(GIVEN PROBLEM): Which lines hold the string "that"? Copy every one of them.

========================================================================

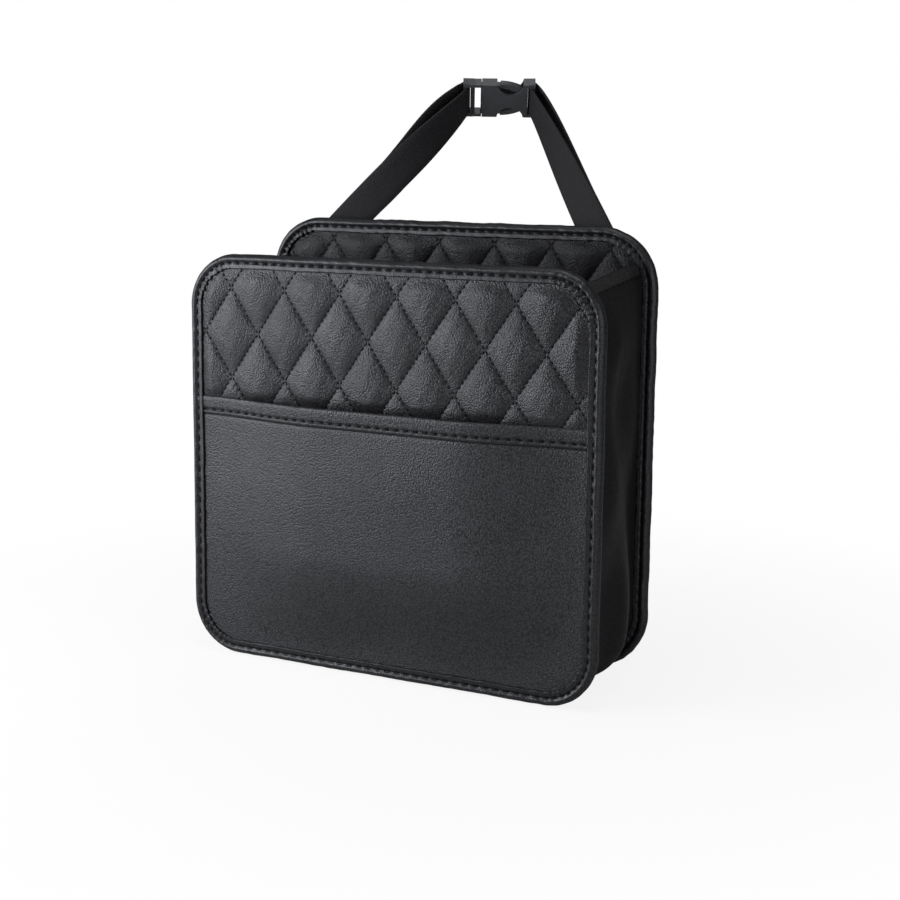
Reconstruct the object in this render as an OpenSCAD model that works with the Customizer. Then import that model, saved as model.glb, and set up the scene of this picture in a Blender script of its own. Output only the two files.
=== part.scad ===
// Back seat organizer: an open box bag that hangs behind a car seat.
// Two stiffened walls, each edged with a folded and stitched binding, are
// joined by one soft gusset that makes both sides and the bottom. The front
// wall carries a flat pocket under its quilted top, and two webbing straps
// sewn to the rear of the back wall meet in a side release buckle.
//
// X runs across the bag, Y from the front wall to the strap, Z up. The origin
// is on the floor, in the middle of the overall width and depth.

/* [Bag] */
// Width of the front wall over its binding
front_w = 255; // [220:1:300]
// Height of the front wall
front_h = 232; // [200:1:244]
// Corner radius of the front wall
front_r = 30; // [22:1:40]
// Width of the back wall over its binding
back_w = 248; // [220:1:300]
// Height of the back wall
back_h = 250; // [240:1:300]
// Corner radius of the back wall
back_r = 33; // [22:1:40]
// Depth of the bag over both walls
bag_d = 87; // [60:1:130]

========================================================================

(FINAL RESULT):
Reconstruct the object in this render as an OpenSCAD model that works with the Customizer. Then import that model, saved as model.glb, and set up the scene of this picture in a Blender script of its own. Output only the two files.
// Back seat organizer: an open box bag that hangs behind a car seat.
// joined by one soft gusset that makes both sides and the bottom. The front